The control heads integrate electrical and pneumatic control components as well as position feedback units and, optionally, field bus interfaces for AS-Interface or DeviceNet. They are mounted directly above the valve body, and, because there is little or no distance between the actuator and the valve that it is piloting, there is no air bleed: it is sealed. With this system the pressure feed goes directly into the valve head and the control signal is supplied either from a local closed loop control sensor or switch; or from a PLC / machine controller via a control bus - AS-Interface or DeviceNet – or multipole (parallel) directly into the valve.
Similarly, adopting digital positioners with integral solenoid valve control heads for regulating modulating process control valves will automatically lead to air savings, as these will normally ensure zero-air use in their stable state. The traditional technique of process valve positioners incorporating pneumatic flapper-nozzle systems means that air is being bled constantly, even when the valve is at rest. This can average the equivalent of a 0.75kW (or one-horsepower) in compressed air for every twenty valves in operation; a large process site can therefore be using a vast amount of energy – unnecessarily.
Choosing the option of an embedded PID process controller, working in conjunction with the positioner, provides a fast-acting, decentralised control loop in combination with the associated process sensor. This arrangement also reduces complexity and saves unnecessary components and wiring.

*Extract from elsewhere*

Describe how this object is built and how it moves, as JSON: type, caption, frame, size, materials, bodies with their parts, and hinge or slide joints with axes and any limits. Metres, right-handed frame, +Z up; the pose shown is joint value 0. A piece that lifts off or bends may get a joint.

Where the problem is wastage rather than energy reduction, this can be improved greatly by accurate monitoring of process fluids, using new, innovative techniques of pH and conductivity measurement, as provided by Burkert’s new 8201 and 8221 units. With probes made to the highest standards of surface finish, and with the use of glass-free, food quality materials, the opportunity now exists for measuring and controlling process lines during all phases of production and cleaning. An example of this is the robust, enamel-based pH electrode on the 8201pH sensor, which is able to stay in process, even during CIP purification. The ‘fit-and-forget’ design of the 8201 pH measuring system saves users both time and cost, by removing the requirement for sensor withdrawal, cleaning and recalibration. The non-breakable sensor also obviates the problems of fracture with glass sensors; while its enamelled stainless steel finish provides the highest levels of non-stick performance for maximised hygiene whilst pH values are measured.
In common with the 8201, Burkert’s 8221 conductivity sensor is also designed for CIP, even during steam sterilisation. This feature allows the sensor to provide the time and cost saving benefits of phase detection across all transmitted mediums, including aggressive cleaning agents. It also guarantees transparency of the process at all times, and protections for the user against expensive errors in respect of what fluids are being conveyed.
The ability of both the 8201 and 8221 units to stay in place over long periods means that requirements for recalibration become infrequent, decreasing manual intervention and downtime. Moreover, there is the extra assurance that wastage through process uncertainty or incorrect operator actions may become a thing of the past. Additionally, combining these types of sensors with a transmitter incorporating data-logging hardware and software delivers the optimum in performance and product assurance.